Des conflits de culture juridique :
Les rédacteurs du règlement de procédure et de preuve du TSL avaient
imaginé une procédure hybride, plus inquisitoire, pour correspondre
davantage à la tradition juridique libanaise et accroitre la rapidité de
la procédure durant la phase du procès. En faisant fi des règles qui
s’appliquaient à eux et en revenant aux principes procéduraux du modèle
accusatoire au prétexte d’appliquer la jurisprudence des tribunaux
internationaux, les acteurs du procès Hariri ont montré l’extrême
difficulté des juristes internationaux à se détacher de leur tradition
juridique et à appliquer une procédure avec laquelle ils sont moins
familiers. Cette obstination à privilégier la common law sur les
autres traditions juridiques prive de nombreux juristes, notamment dans
les pays du Moyen-Orient, de la possibilité de participer équitablement
aux procédures internationales et les observateurs de la justice
internationale, d’en comprendre les spécificités.
Une justice « hors sol »
: Au-delà de la culture juridique, le TSL s’est illustré par sa
déconnection profonde avec le pays et les citoyens qu’il est censé
servir. Il est assez frappant de noter que l’enquête menée par les
autorités judiciaires libanaises a été largement ignorée durant le
procès alors que c’est pourtant Wissam Eid, haut responsable des
services de renseignements libanais, qui a découvert, au prix de sa vie,
l’existence des réseaux téléphoniques incriminés, dès septembre 2005.

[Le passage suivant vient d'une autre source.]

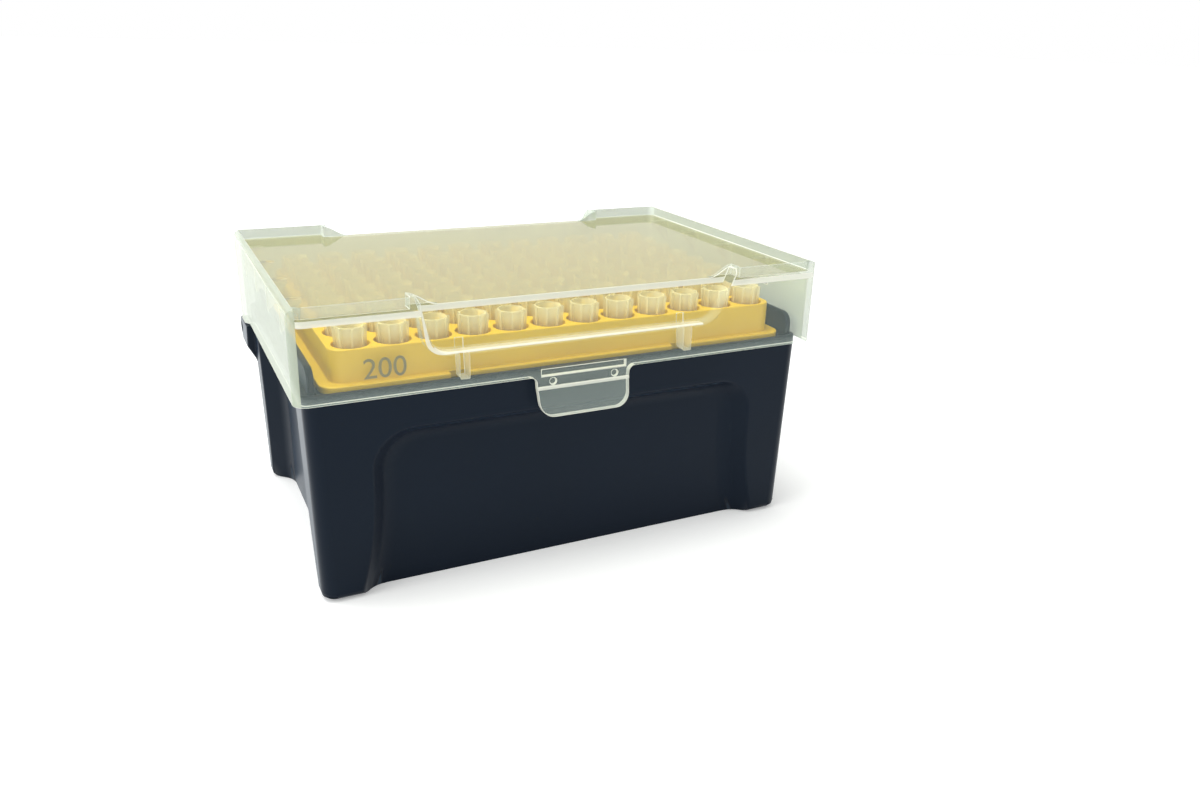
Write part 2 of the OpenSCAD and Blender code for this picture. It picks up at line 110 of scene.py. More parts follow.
def softCopy(name, node, look, shape=None, wide=None, edgeSlot=-1):
    # a welded copy of a moulding, changed by shape(bm), with its sharp edges rounded;
    # wide(edge) may say how much, as a share of the widest
    bm = bmesh.new()
    bm.from_mesh(nodes[node].data)
    welded(bm)
    flat, sharp = math.radians(softening["flat"]), math.radians(softening["sharp"])
    bmesh.ops.dissolve_limit(bm, angle_limit=flat, verts=bm.verts, edges=bm.edges)
    if shape:
        shape(bm)
        welded(bm)
    widest = look.get("wideEdge", look["edge"])
    weight = bm.edges.layers.float.new("bevel_weight_edge")
    for edge in bm.edges:
        high = max(v.co.z for v in edge.verts) > look.get("softAbove", 0)
        if high and edge.is_manifold and edge.calc_face_angle() > sharp:
            edge[weight] = (wide(edge) if wide else 0) or look["edge"] / widest
    drawn = BVHTree.FromBMesh(bm)
    mesh = meshFrom(bm, name)
    mesh.shade_smooth()
    for slot in range(edgeSlot + 1):  # the bevel only paints into slots that exist
        mesh.materials.append(None)
    piece = addObject(name, mesh)
    bevel = piece.modifiers.new("softEdges", "BEVEL")
    bevel.width = widest
    bevel.segments = softening["steps"]
    bevel.limit_method = "WEIGHT"
    bevel.use_clamp_overlap = False
    bevel.miter_outer = "MITER_ARC"
    bevel.material = edgeSlot
    piece.modifiers.new("flatFaces", "WEIGHTED_NORMAL").keep_sharp = True
    makeReal(piece)
    for v in piece.data.vertices:  # an overshooting corner is taken back to the drawn skin
        place, _, _, away = drawn.find_nearest(v.co)
        if away > softening["overshoot"] * widest:
            v.co = place
    return piece


def setInputs(n, values):
    for label, value in values.items():
        n.inputs[label].default_value = value


def nodeIn(tree, kind, inputs={}, **settings):
    n = tree.nodes.new(kind)
    for key, value in settings.items():
        setattr(n, key, value)
    setInputs(n, inputs)
    return n


grainLook = {"driftScale": 38, "driftDetail": 3, "driftSpan": (0.3, 0.7), "roughSwing": 0.025,
             "grainDetail": 2, "grainDepth": 0.04 * mm}


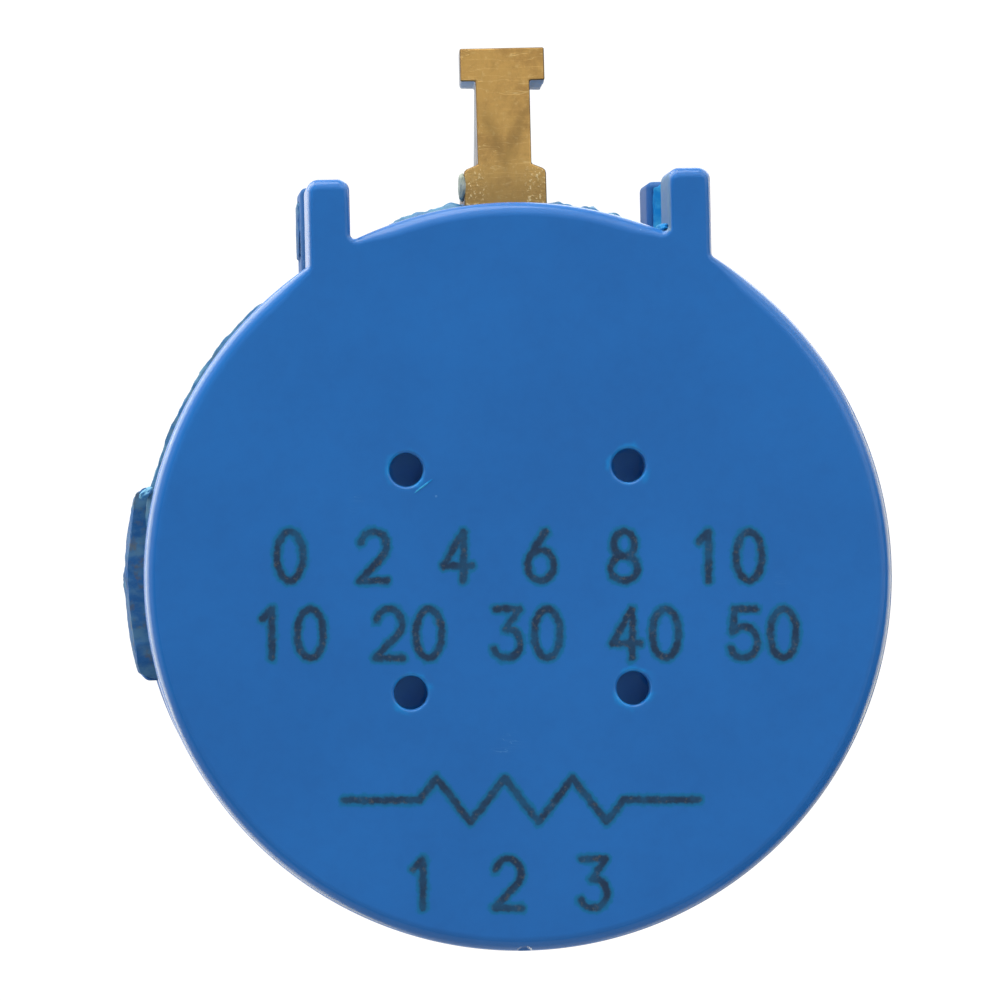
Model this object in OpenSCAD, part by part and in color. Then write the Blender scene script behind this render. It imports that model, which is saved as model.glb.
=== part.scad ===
// Ten-turn wirewound precision potentiometer, 7/8 inch body, panel bushing and side terminals.
// The shaft lies along +Y, the terminals point up (+Z), and the origin is the centre of the
// mounting face. All sizes are in millimetres.

/* [Body] */
// Length of the body from the mounting face to the rear face
body_len = 19.05; // [18.4:0.05:22]
// Diameter of the main housing
housing_d = 22.06; // [21.8:0.02:23.6]
// Radial wall of the main housing
wall = 1.43; // [1.3:0.01:1.55]
// Thickness of the front wall that carries the bushing
front_wall = 1.4; // [1.3:0.05:1.8]
// Radius on the front edge of the housing
front_edge_r = 0.4; // [0.1:0.05:0.7]
// How far the rear cap stands proud of the housing all round
cap_lip = 0.08; // [0.02:0.01:0.2]
// Thickness of the rear cap
cap_len = 2.9; // [2.7:0.05:3.2]
// Radius on the rear edge of the cap
cap_edge_r = 0.45; // [0.1:0.05:0.8]
// Length of the cap's spigot inside the housing
spigot_len = 0.7; // [0.4:0.05:0.8]
// Radial wall of the spigot
spigot_wall = 0.7; // [0.5:0.05:0.8]
// Radial clearance of the spigot in the housing
spigot_clear = 0.03; // [0.01:0.01:0.08]

/* [Rear holes] */
// Diameter of the four blind holes in the rear face
rear_hole_d = 1; // [0.6:0.1:1.6]
// Distance between the blind holes along each side of their square
rear_hole_pitch = 6.6; // [5:0.1:9]
// Depth of the blind holes
rear_hole_depth = 1; // [0.4:0.1:1.1]

/* [Feet] */
// Width of a foot
foot_w = 1.26; // [0.9:0.02:1.6]
// Distance between the left and right feet, centre to centre
foot_pitch = 10.72; // [8.8:0.02:12]
// Distance from the shaft axis to the tops of the cap's feet
rear_foot_top = 12; // [11.8:0.05:13]
// Distance from the shaft axis to the tops of the housing's feet
front_foot_top = 12.1; // [11.8:0.05:13]
// Thickness of the housing's feet along the shaft
front_foot_len = 2.9; // [1.5:0.1:3.5]
// Distance from the rear face to the housing's feet
front_foot_setback = 9.3; // [7:0.1:11]
// Radius on the top corners of the feet
foot_corner_r = 0.16; // [0.05:0.01:0.3]

/* [Side pad] */
// Height of the pad above the housing
pad_rise = 0.47; // [0.3:0.01:0.8]
// Width of the pad across the housing's side
pad_w = 5.8; // [4.8:0.1:7]
// Length of the pad along the shaft
pad_len = 11; // [9:0.1:12]
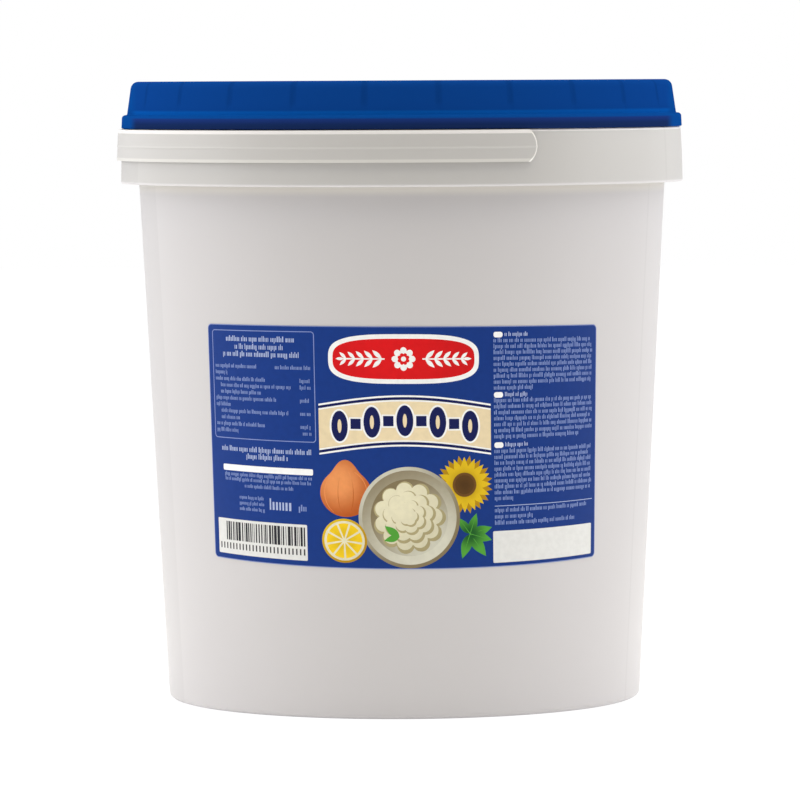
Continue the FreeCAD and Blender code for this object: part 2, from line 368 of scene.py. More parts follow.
def moulded_plastic(name, base, roughness, gloss, bands, marks=None, painted_reflection_edge=None, painted_side_light=None):
    """Injection-moulded polypropylene: faint flow mottling and a fine mould texture.

    bands: each a colour and the heights between which it takes over, going up; the parts use them
    mostly for painted shade and painted highlights
    marks: faint upright shadows of ribs: their count, and the height and radius that they start from
    facet: a painted reflection edge on both sides, a faint dark line with painted brightness behind
    it: its angle from the front, and how far the value rises behind it on the left and on the right
    flank: painted side light, a lighter colour and the distances from the middle, along X, between
    which it takes over"""
    mottling_scale, mottling_value, mottling_roughness = 14.0, 0.03, 0.04
    texture_scale, texture_depth = 900.0, 0.01 * MM
    mark_value = 0.13
    edge_value = 0.05
    edge_start, edge_width, edge_end = 0.012, 0.009, 0.009
    material = bpy.data.materials.new(name)
    graph = Graph(material)
    place = graph.add("ShaderNodeTexCoord", output="Object")
    height = graph.add("ShaderNodeSeparateXYZ", {}, {"Vector": place}, output="Z")
    x = height.output("X")
    y = height.output("Y")
    square = x * x + y * y
    tone = tuple(base)
    for upper, low, high in bands:
        tone = graph.blend(tone, tuple(upper), height.ramp(low, high))
    # Painted side light: a lighter colour towards both sides
    if painted_side_light:
        side, low, high = painted_side_light
        tone = graph.blend(tone, tuple(side), x.math("ABSOLUTE", x).ramp(low, high))
    mottling = graph.noise(place, mottling_scale, 1.0)
    value = 1 - mottling_value / 2 + mottling * mottling_value
    # Painted reflection edge: a faint dark line on both sides and a painted change of brightness
    # behind it
    if painted_reflection_edge:
        turn_back, left_lift, right_lift = painted_reflection_edge
        edge = -math.cos(turn_back)
        backward = y / square.math("SQRT", square)
        behind = backward.ramp(edge, edge + edge_end)
        line = backward.ramp(edge - edge_start, edge - edge_start + edge_width) - behind
        lift = left_lift + x.ramp(-MM, MM) * (right_lift - left_lift)
        value = value + behind * lift - line * edge_value
    if marks:
        value = value - rib_marks(x, y, height, square, *marks) * mark_value
    mottled = roughness + (mottling - 0.5) * mottling_roughness
    texture = graph.noise(place, texture_scale, 1.0)
    graph.finish(tone, value, mottled, gloss, texture, texture_depth)
    return material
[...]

Il est également important de relever la quasi-absence d’avocats
libanais parmi les membres du bureau du procureur et l’absence de
traduction du jugement en arabe et en français à ce jour. Cette
déconnection profonde avec les principaux destinataires de la justice
internationale n’est malheureusement pas spécifique au TSL. Des
critiques similaires sont, par exemple, régulièrement lancées contre la
Cour pénale internationale.
Conclusion
Le
TSL, comme toutes les autres juridictions internationales avant lui, ne
pouvait que décevoir. Les attentes placées dans le tribunal, comme dans
ses prédécesseurs, étaient incontestablement démesurées et ignoraient
les nombreux défis et limites auxquels les juridictions internationales
font face dans l’exercice de leur mandat.
Il
est toutefois impératif que les membres des tribunaux internationaux
s’interrogent sur leurs propres défaillances et sur les faiblesses de la
justice internationale dans son ensemble, notamment son coût, sa
lenteur et sa déconnection parfois profonde avec les populations qu’elle
est censée servir. En demeurant sourde aux critiques qui lui sont
faite, la justice internationale risque de perdre le soutien populaire
dont elle a absolument besoin, pour survivre et se développer au Moyen
Orient comme ailleurs. C’est le souhait de tous ceux qui continuent de
croire dans ce magnifique projet.
Les
opinions exprimées dans ce billet sont purement personnelles, l’auteur
ne s’exprimant aucunement en sa capacité officielle. Elles n’engagent
donc pas les Nations Unies ou le Tribunal Spécial pour le Liban.